--- begin ---
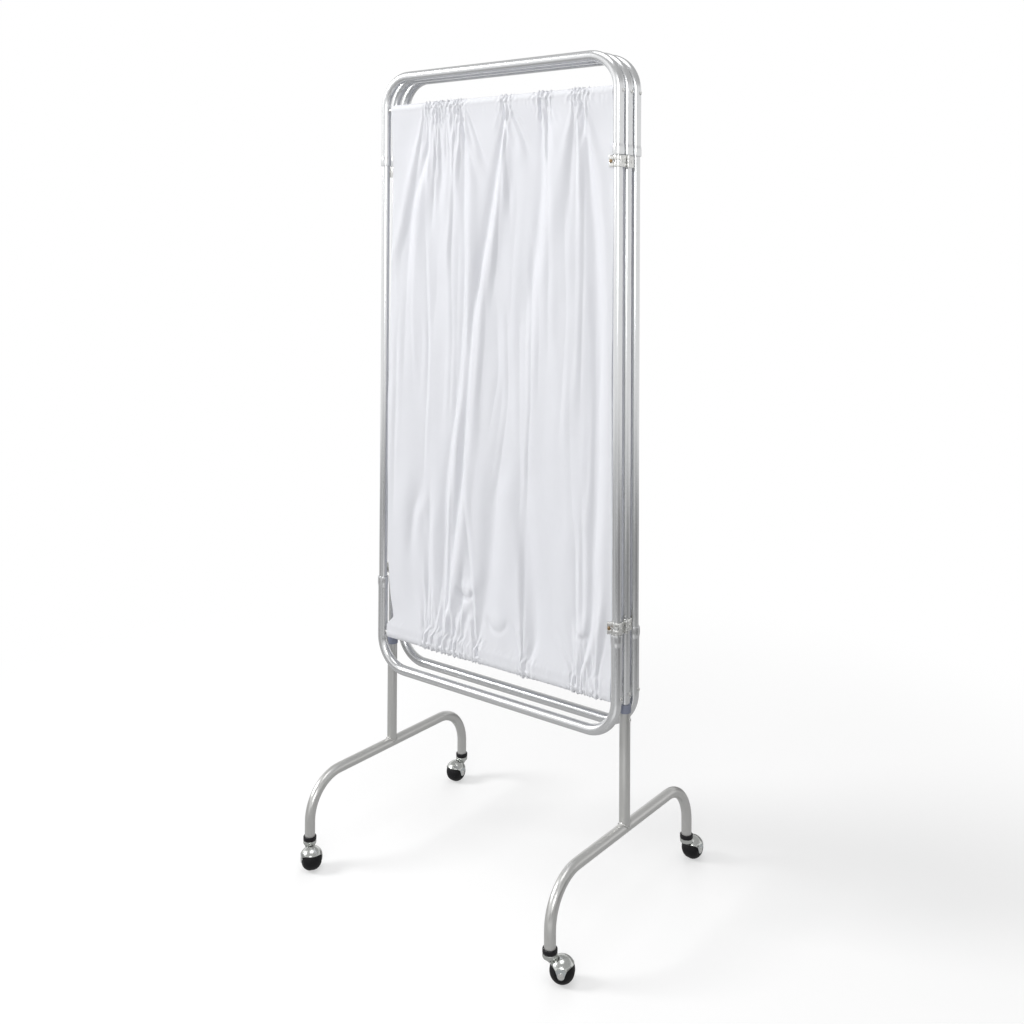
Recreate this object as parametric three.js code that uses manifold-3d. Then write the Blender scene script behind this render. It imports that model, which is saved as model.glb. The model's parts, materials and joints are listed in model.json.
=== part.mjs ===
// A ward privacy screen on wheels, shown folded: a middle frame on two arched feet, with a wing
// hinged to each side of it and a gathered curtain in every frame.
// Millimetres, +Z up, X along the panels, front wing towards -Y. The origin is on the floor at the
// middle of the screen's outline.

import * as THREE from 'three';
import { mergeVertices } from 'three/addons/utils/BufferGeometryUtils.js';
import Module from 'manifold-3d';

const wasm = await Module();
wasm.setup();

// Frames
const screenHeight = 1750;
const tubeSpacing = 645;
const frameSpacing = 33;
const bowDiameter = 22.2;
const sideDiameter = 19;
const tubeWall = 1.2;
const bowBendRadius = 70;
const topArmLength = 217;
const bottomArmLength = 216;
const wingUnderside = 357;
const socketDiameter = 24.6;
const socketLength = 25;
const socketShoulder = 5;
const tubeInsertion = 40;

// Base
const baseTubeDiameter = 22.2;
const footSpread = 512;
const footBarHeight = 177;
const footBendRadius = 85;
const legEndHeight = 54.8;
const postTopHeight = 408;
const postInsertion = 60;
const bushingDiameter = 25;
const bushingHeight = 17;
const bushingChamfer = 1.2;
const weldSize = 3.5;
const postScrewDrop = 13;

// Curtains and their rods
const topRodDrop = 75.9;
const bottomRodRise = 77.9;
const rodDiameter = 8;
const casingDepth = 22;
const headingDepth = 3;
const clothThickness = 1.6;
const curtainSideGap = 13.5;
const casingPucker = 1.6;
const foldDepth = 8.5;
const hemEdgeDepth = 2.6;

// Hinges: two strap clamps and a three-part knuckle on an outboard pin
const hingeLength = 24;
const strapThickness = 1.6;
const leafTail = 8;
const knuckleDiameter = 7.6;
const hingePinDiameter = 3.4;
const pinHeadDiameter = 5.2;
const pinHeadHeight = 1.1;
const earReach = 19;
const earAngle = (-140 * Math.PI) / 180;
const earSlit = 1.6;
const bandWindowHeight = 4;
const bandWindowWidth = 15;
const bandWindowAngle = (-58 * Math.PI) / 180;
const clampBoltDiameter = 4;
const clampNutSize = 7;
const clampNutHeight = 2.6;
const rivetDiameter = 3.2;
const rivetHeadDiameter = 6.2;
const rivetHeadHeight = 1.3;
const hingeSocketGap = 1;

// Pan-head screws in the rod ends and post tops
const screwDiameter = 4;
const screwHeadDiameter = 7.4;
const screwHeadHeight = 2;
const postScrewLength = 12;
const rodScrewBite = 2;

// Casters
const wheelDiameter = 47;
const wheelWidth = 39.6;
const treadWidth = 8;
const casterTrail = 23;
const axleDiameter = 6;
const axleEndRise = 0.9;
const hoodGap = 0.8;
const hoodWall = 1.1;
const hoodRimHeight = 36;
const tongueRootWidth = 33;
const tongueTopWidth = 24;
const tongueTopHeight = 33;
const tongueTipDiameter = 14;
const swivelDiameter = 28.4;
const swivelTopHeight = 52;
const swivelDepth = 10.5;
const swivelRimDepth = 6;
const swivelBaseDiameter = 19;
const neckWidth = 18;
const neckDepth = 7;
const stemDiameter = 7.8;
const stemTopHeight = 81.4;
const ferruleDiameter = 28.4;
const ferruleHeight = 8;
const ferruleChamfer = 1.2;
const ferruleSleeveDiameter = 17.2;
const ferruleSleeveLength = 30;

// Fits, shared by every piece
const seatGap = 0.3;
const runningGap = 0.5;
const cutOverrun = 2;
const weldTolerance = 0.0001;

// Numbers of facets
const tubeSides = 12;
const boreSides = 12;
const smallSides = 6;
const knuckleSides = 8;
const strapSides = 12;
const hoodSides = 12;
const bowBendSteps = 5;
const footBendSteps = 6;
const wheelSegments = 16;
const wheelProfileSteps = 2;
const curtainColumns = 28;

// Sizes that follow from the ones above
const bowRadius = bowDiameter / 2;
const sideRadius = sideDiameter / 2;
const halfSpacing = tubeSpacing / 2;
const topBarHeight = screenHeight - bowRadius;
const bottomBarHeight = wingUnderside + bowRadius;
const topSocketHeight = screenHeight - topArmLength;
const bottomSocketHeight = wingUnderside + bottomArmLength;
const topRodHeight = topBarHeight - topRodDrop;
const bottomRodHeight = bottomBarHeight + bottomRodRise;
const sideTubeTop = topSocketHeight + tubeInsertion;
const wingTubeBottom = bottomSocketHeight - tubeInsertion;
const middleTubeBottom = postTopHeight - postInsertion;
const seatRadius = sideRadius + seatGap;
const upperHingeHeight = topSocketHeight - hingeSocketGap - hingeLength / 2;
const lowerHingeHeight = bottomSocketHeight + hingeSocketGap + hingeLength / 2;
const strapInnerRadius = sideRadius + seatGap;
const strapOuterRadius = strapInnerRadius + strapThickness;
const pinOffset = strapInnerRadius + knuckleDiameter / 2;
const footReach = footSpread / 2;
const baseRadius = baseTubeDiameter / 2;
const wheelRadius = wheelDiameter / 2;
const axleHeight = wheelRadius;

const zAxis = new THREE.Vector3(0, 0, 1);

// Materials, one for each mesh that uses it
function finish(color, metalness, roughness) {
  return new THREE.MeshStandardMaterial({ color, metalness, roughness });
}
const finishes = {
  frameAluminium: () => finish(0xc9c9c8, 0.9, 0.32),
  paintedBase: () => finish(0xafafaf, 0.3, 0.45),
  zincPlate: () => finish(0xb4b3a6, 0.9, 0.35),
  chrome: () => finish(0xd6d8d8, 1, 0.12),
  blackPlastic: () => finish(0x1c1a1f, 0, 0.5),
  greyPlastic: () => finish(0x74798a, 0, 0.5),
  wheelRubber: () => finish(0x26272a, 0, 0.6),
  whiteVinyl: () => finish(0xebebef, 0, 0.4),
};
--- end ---
Can you write out the lines above, from the first one through the one containing "wasm.setup();", exactly as they appear and nothing more?

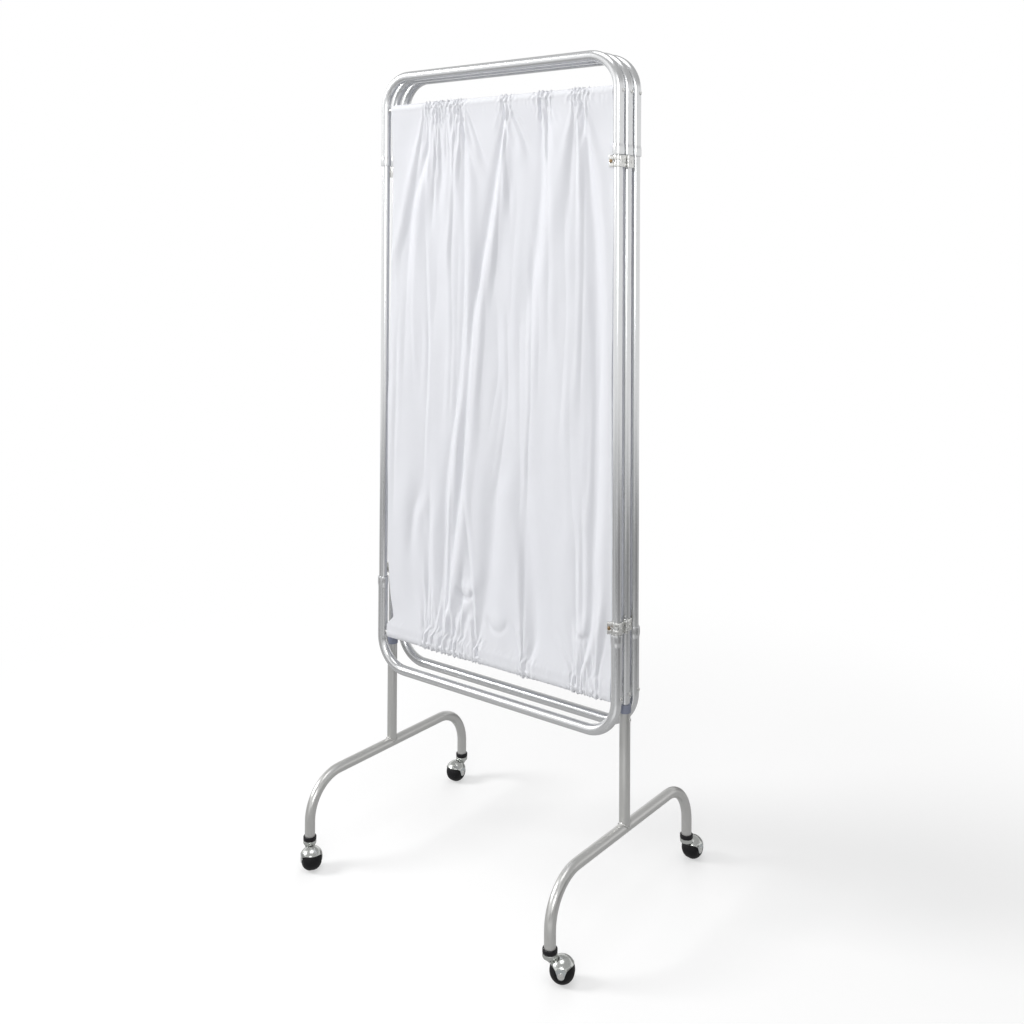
Recreate this object as parametric three.js code that uses manifold-3d. Then write the Blender scene script behind this render. It imports that model, which is saved as model.glb. The model's parts, materials and joints are listed in model.json.
=== part.mjs ===
// A ward privacy screen on wheels, shown folded: a middle frame on two arched feet, with a wing
// hinged to each side of it and a gathered curtain in every frame.
// Millimetres, +Z up, X along the panels, front wing towards -Y. The origin is on the floor at the
// middle of the screen's outline.

import * as THREE from 'three';
import { mergeVertices } from 'three/addons/utils/BufferGeometryUtils.js';
import Module from 'manifold-3d';

const wasm = await Module();
wasm.setup();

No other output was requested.